There are thousands of unwanted Congo African grey parrots in captivity. The reasons they are unwanted are many, but swearing is a fairly common reason for discarding a once prized companion parrot.

“It’s tragic that there are such large numbers of unwanted African greys and other parrots in rescue centres”, said Rowan Martin, Director of the World Parrot Trust’s Africa Conservation Program. “This is a widespread problem with rescue centres around the world struggling to keep up.”

The high prices typically commanded by captive-bred hand-fed baby parrots motivates people to breed even more parrots and encourages unscrupulous people to cut corners.

“Up until recently, a ready supply of cheap wild-caught African grey parrots encouraged breeders to keep churning out parrots, driving down prices in many countries”, Dr Martin elaborated in email.
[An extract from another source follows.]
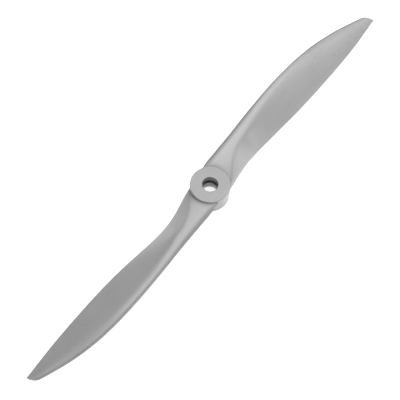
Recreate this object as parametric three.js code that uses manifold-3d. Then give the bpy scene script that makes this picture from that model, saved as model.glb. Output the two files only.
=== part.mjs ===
// Two-blade fixed-pitch propeller for a model aircraft, moulded in one piece.
// Millimetres, +Z forward (out of the front hub face), blades along +X and -X.
// It turns counter-clockwise seen from the front, so each leading edge is on the side it turns towards.

import * as THREE from "three";
import { ParametricGeometry } from "three/addons/geometries/ParametricGeometry.js";
import { mergeVertices } from "three/addons/utils/BufferGeometryUtils.js";
import Module from "manifold-3d";

// Driving dimensions
const DIAMETER = 254;
const PITCH = 127;
const HUB_DIAMETER = 19.3;
const HUB_THICKNESS = 10;
const HUB_EDGE_RADIUS = 0.35;
const BORE_DIAMETER = 6.35;
const COUNTERBORE_DIAMETER = 7.6;
const COUNTERBORE_DEPTH = 4.4;
const REAR_RECESS_DEPTH = 1.8; // as wide as the counterbore

const TIP_RADIUS = DIAMETER / 2;
const ROOT_START = 1; // first blade section, inside the hub
const TIP_ROUND_START = 123.5; // where the leading edge starts to turn in to the tip corner
const TIP_FULLNESS = 2.2; // 2 makes the turn a quarter ellipse, more makes it squarer

// Fineness of the faceted surfaces
const HUB_SEGMENTS = 72;
const ARC_STEPS = 3;
const CUT_MARGIN = 1; // how far the bore's shape runs past the hub faces
const SECTION_POINTS = 36;
const SPAN_ROWS = 38;
const SPAN_BUNCHING = 1.15; // more than 1 moves rows towards the root
const SMALLEST = 1e-3; // keeps divisions by a vanishing edge radius finite
const MERGE_DISTANCE = 1e-4;

// One blade, as [distance from the hub axis, value] pairs
const LEADING_EDGE_Y = [
  [1, 7.7], [4.3, 8.6], [8, 9.4], [28, 10.6], [50, 12.2],
  [70, 12.9], [90, 12], [106, 9.1], [118, 5.4], [127, 2.1],
];
const TRAILING_EDGE_Y = [
  [1, -7.8], [4.3, -7.7], [8, -7.3], [12, -6.5], [16, -5.6],
  [24, -4.2], [34, -3.9], [60, -5.2], [80, -5.3], [106, -4.2], [127, -2.1],
];
const TRAILING_EDGE_Z = [
  [1, 5.8], [4.3, 5.6], [12, 4.8], [20, 3], [30, 1.7],
  [40, 1.9], [52, 2.8], [70, 3.6], [106, 3.9], [127, 4.8],
];
const TRAILING_EDGE_RADIUS = [[1, 1.6], [8, 1.4], [16, 0.9], [28, 0.5], [40, 0.3], [127, 0.3]];
const LEADING_EDGE_RADIUS = [[1, 0.6], [80, 0.6], [127, 0.2]];
const THICKNESS = [[1, 5], [16, 4.6], [30, 3.9], [50, 2.9], [80, 2.2], [110, 1.5], [127, 1]];
const CAMBER = 0.035;
const CAMBER_POSITION = 0.4;

// Near the hub the surface is less steep than the constant-pitch helix
const ROOT_SLOPE = [[1, 0.28], [12, 0.34], [17, 0.4], [21, 0.46], [25, 0.51], [29, 0.57], [40, 0.8]];
const SLOPE_SOFTNESS = 0.04;

// The root lies between two flats just inside the hub faces; the front one ends in a rounded nose
const FRONT_FLAT_Z = [[1, 9.2], [12, 9.3], [20, 9.6], [34, 10.2], [45, 10.5], [70, 13], [127, 13]];
const FRONT_CROWN_RADIUS = 75; // the front flat is slightly crowned and falls away from the nose
const REAR_FLAT_Z = 0.4;
const NOSE_DROP = [[1, 0.6], [24, 0.9], [44, 0.6], [127, 0.6]];
const NOSE_WIDTH = 2;
const TAIL_WIDTH = 3;
const NOSE_BLUNT_FADE = 4; // power that keeps the leading edge's bluntness close to the edge
const CREASE_FADE = 0.05; // the crease is sharp at the ends of the chord, below this c * (1 - c)
const CREASE_SOFTNESS = [[1, 0.5], [24, 0.6], [45, 0.8], [70, 0], [127, 0]];

const MATERIAL_COLOUR = 0x9d9d9d;
const MATERIAL_ROUGHNESS = 0.5;

// Smooth curve through [x, y] points: cubic Hermite pieces with averaged slopes
function curveThrough(points) {
  const slopes = points.map((point, i) => {
    const before = points[Math.max(i - 1, 0)];
    const after = points[Math.min(i + 1, points.length - 1)];
    return (after[1] - before[1]) / (after[0] - before[0]);
  });
  return (x) => {
    let i = 0;
    while (i < points.length - 2 && x > points[i + 1][0]) i += 1;
    const [x0, y0] = points[i];
    const [x1, y1] = points[i + 1];
    const width = x1 - x0;
    const t = THREE.MathUtils.clamp((x - x0) / width, 0, 1);
    const rise = y1 - y0;
    const a = slopes[i] * width - rise;
    const b = rise - slopes[i + 1] * width;
    return y0 + rise * t + t * (1 - t) * (a * (1 - t) + b * t);
  };
}

const leadingEdgeY = curveThrough(LEADING_EDGE_Y);
const trailingEdgeY = curveThrough(TRAILING_EDGE_Y);
const trailingEdgeZ = curveThrough(TRAILING_EDGE_Z);
const trailingEdgeRadius = curveThrough(TRAILING_EDGE_RADIUS);
const leadingEdgeRadius = curveThrough(LEADING_EDGE_RADIUS);
const rootSlope = curveThrough(ROOT_SLOPE);
const thickness = curveThrough(THICKNESS);
const frontFlatZ = curveThrough(FRONT_FLAT_Z);
const noseDrop = curveThrough(NOSE_DROP);
const creaseSoftness = curveThrough(CREASE_SOFTNESS);

// Camber line height as a fraction of the chord (two parabolas)
function camberLine(c) {
  const p = CAMBER_POSITION;
  if (c < p) return (CAMBER / (p * p)) * (2 * p * c - c * c);
  return (CAMBER / ((1 - p) * (1 - p))) * (1 - 2 * p + 2 * p * c - c * c);
}

// Half thickness of the section as a fraction of its full thickness, zero at both ends
function halfThickness(c) {
  return 5 * (0.2969 * Math.sqrt(c) - 0.126 * c - 0.3516 * c * c + 0.2843 * c ** 3 - 0.1036 * c ** 4);
}

// Quarter ellipse from 0 to 1 over the given width
function rounding(distance, width) {
  const rest = 1 - Math.min(distance / width, 1);
  return Math.sqrt(1 - rest * rest);
}

function softMin(a, b, softness) {
  return (a + b - Math.hypot(a - b, softness)) / 2;
}

// One point of the blade: around runs round the section, x is the distance from the hub axis
function sectionPoint(around, x, target) {
  const c = (1 + Math.cos(2 * Math.PI * around)) / 2; // 0 at the leading edge, 1 at the trailing edge
  const tip = Math.max(0, (x - TIP_ROUND_START) / (TIP_RADIUS - TIP_ROUND_START));
  const tipScale = Math.max(0, 1 - tip ** TIP_FULLNESS) ** (1 / TIP_FULLNESS);
  const width = (leadingEdgeY(x) - trailingEdgeY(x)) * tipScale;
  const slope = softMin(PITCH / (2 * Math.PI * x), rootSlope(x), SLOPE_SOFTNESS);
  const tilt = Math.hypot(1, slope); // height of a unit offset at right angles to the chord
  const tailZ = trailingEdgeZ(x);
  const flatZ = frontFlatZ(x);
  const edge = trailingEdgeRadius(x) * tipScale;
  const lead = leadingEdgeRadius(x) * tipScale;
  const noseZ = Math.min(tailZ + width * slope, flatZ - noseDrop(x));
  const softness = creaseSoftness(x) * THREE.MathUtils.smoothstep(c * (1 - c), 0, CREASE_FADE);
  const fromTail = (1 - c) * width;
  const fromNose = c * width;
  const tailBlunt = edge * c * rounding(fromTail, Math.max(edge, SMALLEST));
  const noseBlunt = lead * (1 - c) ** NOSE_BLUNT_FADE * rounding(fromNose, Math.max(lead, SMALLEST));
  const half = halfThickness(c) * thickness(x) * Math.sqrt(tipScale) * tilt + tailBlunt + noseBlunt;
  const camber = camberLine(c) * width * tilt * tilt;
  const crown = (fromNose * fromNose) / (2 * FRONT_CROWN_RADIUS);
  const nose = noseZ + (flatZ - noseZ) * rounding(fromNose, NOSE_WIDTH) - crown;
  const tail = tailZ - (tailZ - REAR_FLAT_Z) * rounding(fromTail, TAIL_WIDTH);
  const front = softMin(tailZ + fromTail * slope + camber + half, nose, softness);
  const rear = -softMin(-(noseZ - fromNose * slope + camber - half), -tail, softness);
  const middle = (front + rear) / 2;
  const z = around === 0 || around === 0.5 ? middle : around > 0.5 ? front : rear;
  target.set(x, trailingEdgeY(x) + fromTail, z);
}

// Closed blade surface: first and last rows close the root end and the tip
function bladeGeometry() {
  const centre = new THREE.Vector3();
  const geometry = new ParametricGeometry((around, along, target) => {
    const row = Math.round(along * SPAN_ROWS);
    const spread = THREE.MathUtils.clamp((row - 1) / (SPAN_ROWS - 2), 0, 1);
    const x = THREE.MathUtils.lerp(ROOT_START, TIP_RADIUS, Math.sin((Math.PI / 2) * spread ** SPAN_BUNCHING));
    if (row === 0 || row === SPAN_ROWS) {
      sectionPoint(0, x, target);
      sectionPoint(0.5, x, centre);
      target.lerp(centre, 0.5);
      return;
    }
    sectionPoint(around % 1, x, target);
  }, SECTION_POINTS, SPAN_ROWS);
  return geometry;
}

// Solid hub with rounded rims
function hubGeometry() {
  const outer = HUB_DIAMETER / 2;
  const edge = HUB_EDGE_RADIUS;
  const outline = new THREE.Path();
  outline.moveTo(0, 0);
  outline.lineTo(outer - edge, 0);
  outline.absarc(outer - edge, edge, edge, -Math.PI / 2, 0, false);
  outline.lineTo(outer, HUB_THICKNESS - edge);
  outline.absarc(outer - edge, HUB_THICKNESS - edge, edge, 0, Math.PI / 2, false);
  outline.lineTo(0, HUB_THICKNESS);
  return new THREE.LatheGeometry(outline.getPoints(ARC_STEPS), HUB_SEGMENTS).rotateX(Math.PI / 2);
}

// Shape of the bore, wider at the front and in the rear recess, longer than the hub at both ends
function boreGeometry() {
  const bore = BORE_DIAMETER / 2;
  const counterbore = COUNTERBORE_DIAMETER / 2;
  const ledge = HUB_THICKNESS - COUNTERBORE_DEPTH;
  const outline = new THREE.Path();
  outline.moveTo(0, -CUT_MARGIN);
  outline.lineTo(counterbore, -CUT_MARGIN);
  outline.lineTo(counterbore, REAR_RECESS_DEPTH);
  outline.lineTo(bore, REAR_RECESS_DEPTH);
  outline.lineTo(bore, ledge);
  outline.lineTo(counterbore, ledge);
  outline.lineTo(counterbore, HUB_THICKNESS + CUT_MARGIN);
  outline.lineTo(0, HUB_THICKNESS + CUT_MARGIN);
  return new THREE.LatheGeometry(outline.getPoints(), HUB_SEGMENTS).rotateX(Math.PI / 2);
}

const wasm = await Module();
wasm.setup();

// Closed three.js geometry to a manifold-3d solid, without the flat triangles of closed rows
function toSolid(geometry) {
  geometry.deleteAttribute("normal");
  geometry.deleteAttribute("uv");
  const merged = mergeVertices(geometry, MERGE_DISTANCE);
  const index = Array.from(merged.index.array);
  const triangles = [];
  for (let i = 0; i < index.length; i += 3) {
    const [a, b, c] = index.slice(i, i + 3);
    if (a !== b && b !== c && c !== a) triangles.push(a, b, c);
  }
  const vertProperties = new Float32Array(merged.attributes.position.array);
  const triVerts = new Uint32Array(triangles);
  return new wasm.Manifold(new wasm.Mesh({ numProp: 3, vertProperties, triVerts }));
}

function toGeometry(solid) {
  const mesh = solid.getMesh();
  const geometry = new THREE.BufferGeometry();
  geometry.setAttribute("position", new THREE.BufferAttribute(mesh.vertProperties, 3));
  geometry.setIndex(new THREE.BufferAttribute(mesh.triVerts, 1));
  geometry.computeVertexNormals();
  return geometry;
}

function propellerMesh() {
  const hub = toSolid(hubGeometry());
  const blade = toSolid(bladeGeometry());
  const oppositeBlade = toSolid(bladeGeometry().rotateZ(Math.PI));
  const moulding = hub.add(blade).add(oppositeBlade).subtract(toSolid(boreGeometry()));
  const material = new THREE.MeshStandardMaterial({
    color: MATERIAL_COLOUR,
    roughness: MATERIAL_ROUGHNESS,
    metalness: 0,
  });
  const mesh = new THREE.Mesh(toGeometry(moulding), material);
  mesh.name = "propeller";
  return mesh;
}

const part = new THREE.Group();
part.add(propellerMesh());

export default part;
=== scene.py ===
import math

import bmesh
import bpy
from mathutils import Matrix, Vector


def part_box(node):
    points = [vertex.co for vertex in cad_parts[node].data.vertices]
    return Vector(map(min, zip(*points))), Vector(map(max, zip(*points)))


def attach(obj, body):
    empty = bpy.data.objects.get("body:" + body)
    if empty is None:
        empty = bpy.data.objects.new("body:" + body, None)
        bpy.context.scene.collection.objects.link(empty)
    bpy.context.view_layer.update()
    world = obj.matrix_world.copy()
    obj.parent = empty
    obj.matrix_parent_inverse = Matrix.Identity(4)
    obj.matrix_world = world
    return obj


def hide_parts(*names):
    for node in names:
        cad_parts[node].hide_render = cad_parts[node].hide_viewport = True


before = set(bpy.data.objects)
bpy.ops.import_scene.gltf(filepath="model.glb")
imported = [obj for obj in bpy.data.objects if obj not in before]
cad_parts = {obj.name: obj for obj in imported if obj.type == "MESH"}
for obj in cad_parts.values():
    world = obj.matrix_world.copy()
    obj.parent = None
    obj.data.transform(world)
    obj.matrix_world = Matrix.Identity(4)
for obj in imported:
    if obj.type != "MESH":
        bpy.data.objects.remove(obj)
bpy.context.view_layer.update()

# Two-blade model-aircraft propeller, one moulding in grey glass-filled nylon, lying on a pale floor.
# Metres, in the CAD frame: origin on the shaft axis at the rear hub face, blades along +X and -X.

PART_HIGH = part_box("propeller")[1]

# Driving dimensions: the span comes from the frame, the rest is set here
TIP_RADIUS = PART_HIGH[0]
HUB_THICKNESS = 0.010
PITCH = 0.127
HUB_RADIUS = 0.00965
HUB_EDGE_RADIUS = 0.00035
BORE_RADIUS = 0.003175
COUNTERBORE_RADIUS = 0.0038
COUNTERBORE_DEPTH = 0.0044
REAR_RECESS_DEPTH = 0.0018  # as wide as the counterbore
BORE_EDGE_RADIUS = 0.00012
ROOT_START = 0.001  # first blade section, inside the hub
ROOT_END_RADIUS = 0.0088  # the hidden end of each blade lies inside the hub ring
TIP_ROUND_START = 0.1235  # where the leading edge starts to turn in to the tip corner
TIP_FULLNESS = 2.2  # 2 makes the turn a quarter ellipse, more makes it squarer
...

Capture of wild grey parrots and their nestlings for the pet trade is the primary threat to their continued life in the wild. Although precise figures are difficult to come by because it is illegal to take parrots from the wild, we do know that between 60-90% of all parrots captured for the pet trade die prior to being shipped, and according to the CITES trade database, more than 1.5 million live grey parrots were exported between 1984 and 1992. Thanks to runaway poaching of wild grey parrots, they are listed as endangered, but the illegal capture continues.

“As recently as 2016, over 80,000 African grey parrots were being exported around the world each year, mostly to the the Middle East and southern Asia”, Dr Martin pointed out in email.

It’s truly heartbreaking to think how many wild-born and captive-bred grey parrots have ended up as unwanted pets.

“Compounding the tragedy is that at the same time, wild populations are being trapped to extinction in order to supply breeders or to be sold as pets”, Dr Martin said in email.

Of course, many people, like me, have lived happily with their captive-bred companion parrots for years.

“There are many parrots that are very well cared for in captivity: they live stimulating, healthy, fear-free, and often very long lives”, Dr Martin said in email.

Dr Martin pointed out that the World Parrot Trust has been working for over 30 years to educate prospective pet owners of the challenges of taking on a parrot so they make the right decision for their circumstances.

“[I]t’s vital that people understand what they are taking on when bringing a parrot into their lives, and that they commit to giving those birds the care they need regardless of their personal circumstances. If they can’t guarantee that, then a parrot isn’t the right choice them.”

After separating the five unwanted grey parrots from each other to reduce the likelihood that they’ll teach each other even more bad language, I’m sure that Mr Nichols is thinking the same thing.

“I’m hoping they learn different words within colonies”, Mr Nichols said optimistically. “[B]ut if they teach the others bad language and I end up with 250 swearing birds, I don’t know what we’ll do.”

Unfortunately for the parrots, this outcome is a distinct possibility.